I fought him and his dictates tooth and nail. I fought him to preserve my life. I fought him with all the force my little stature and big intelligent mind could muster.

But I always lost. Always. He was bigger than I. A fucking lot stronger than I. Had greater force than I. He held the controls. The authority. The power. The whip. He WAS God. I stood up and pushed back more than anyone else in the family (including a shitty mother who supposedly protects and loves her child) and I paid dearly.

* * *

I’m not sure why this is being written today. Perhaps it’s partly because I’ve got a birthday in a week (ditto my sister). We’re getting up there in the years. Aging’s got a way of challenging and altering one’s perceptions and viewpoints in life.

There’s more to it than just the impending birthdays. What to do with my life without my dad’s imposing unyielding God dictates is up for discussion. How to break the enslavement is a massive question.

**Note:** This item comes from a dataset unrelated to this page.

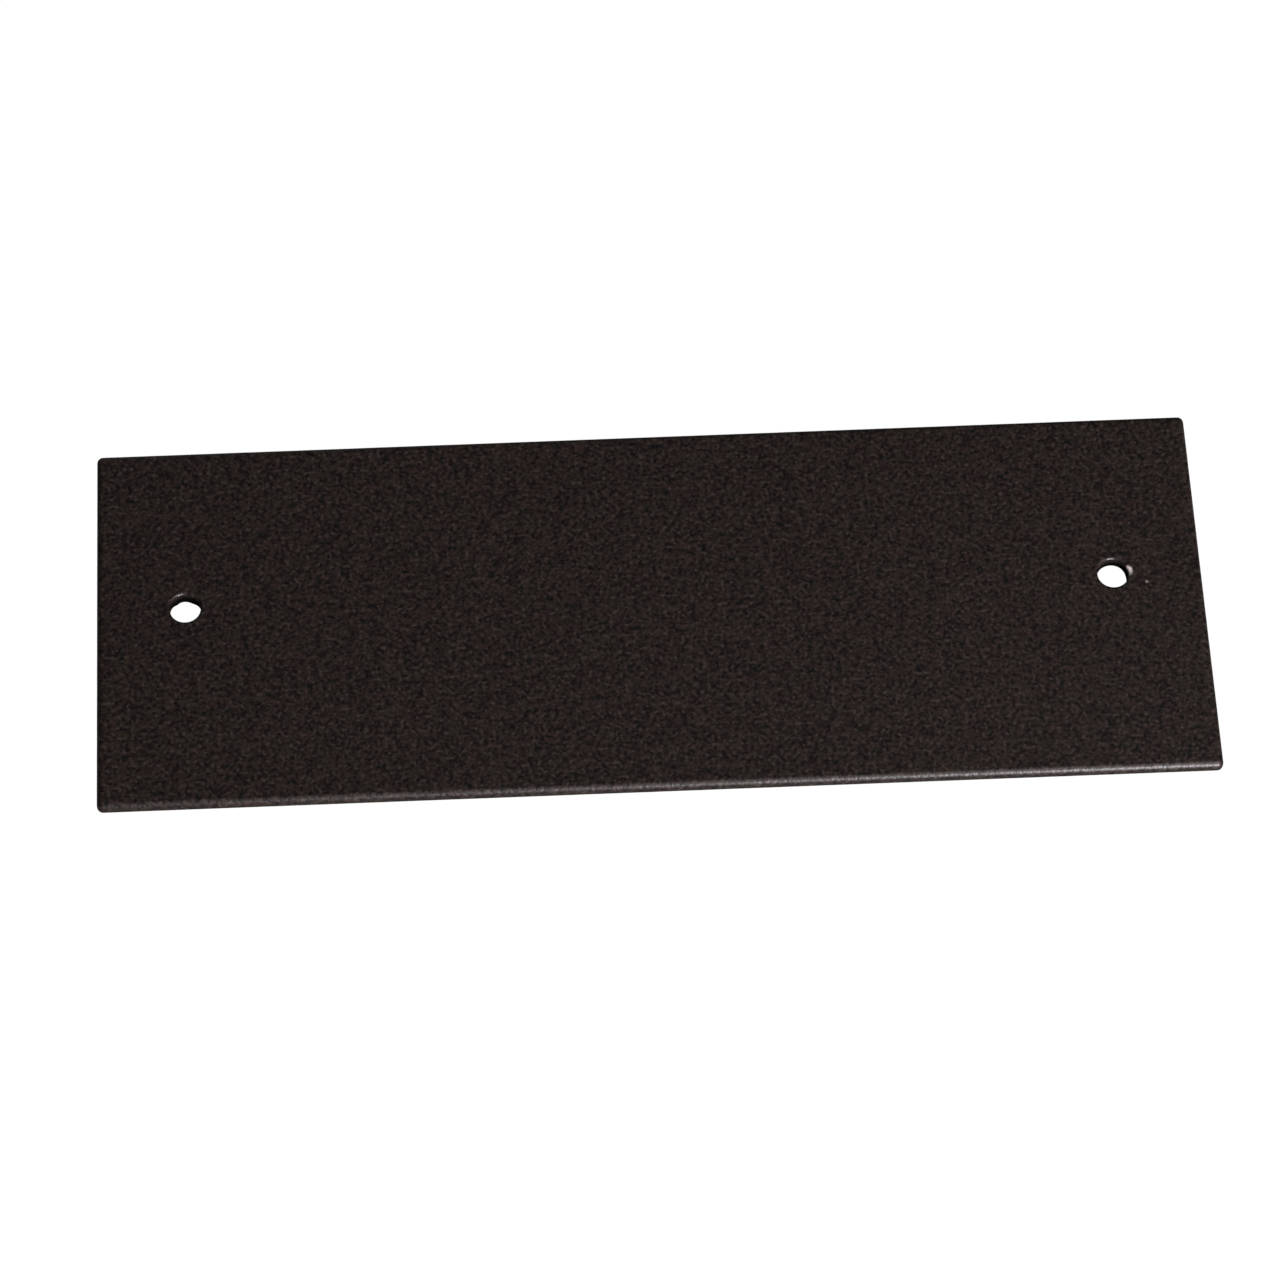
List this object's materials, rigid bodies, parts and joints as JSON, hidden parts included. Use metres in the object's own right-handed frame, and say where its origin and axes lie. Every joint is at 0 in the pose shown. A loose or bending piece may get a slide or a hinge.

And since I am unconvinced that God exists, or cares, to whom do I turn for guidance?

To whom do I pray for higher knowledge, wisdom and guidance at this challenging time?

My dad “bashed me” in the head and shoved his will down my throat time. Who hears my voice? Who can hear my heart? Who will listen? Does anyone listen? Is anyone there?

* * *

“Night” was today’s writing prompt.

Turns out this post, without intent, is aligned after all.

As a nocturnal creature, I favor and know more about night than day. Too, I know more about Darkness than Light. Slavery than Freedom. I know more about an other’s will imposed upon me than my own, free to be, free to live.

In closing, I circle back to the above excerpt: “The Jewish redemption from slavery meant the ability to serve God instead of Pharaoh.”

Remove “Jewish” from that statement — ethnocentricity is unnecessary and limiting; slavery is a human matter — and I’d concur.

At this time of my life and on the cusp of a birthday closer to death than birth, I’ve much to contemplate. I’ve much to learn about how it is that one — that I — break the chains and bondages of slavery … when there may or may not be a God.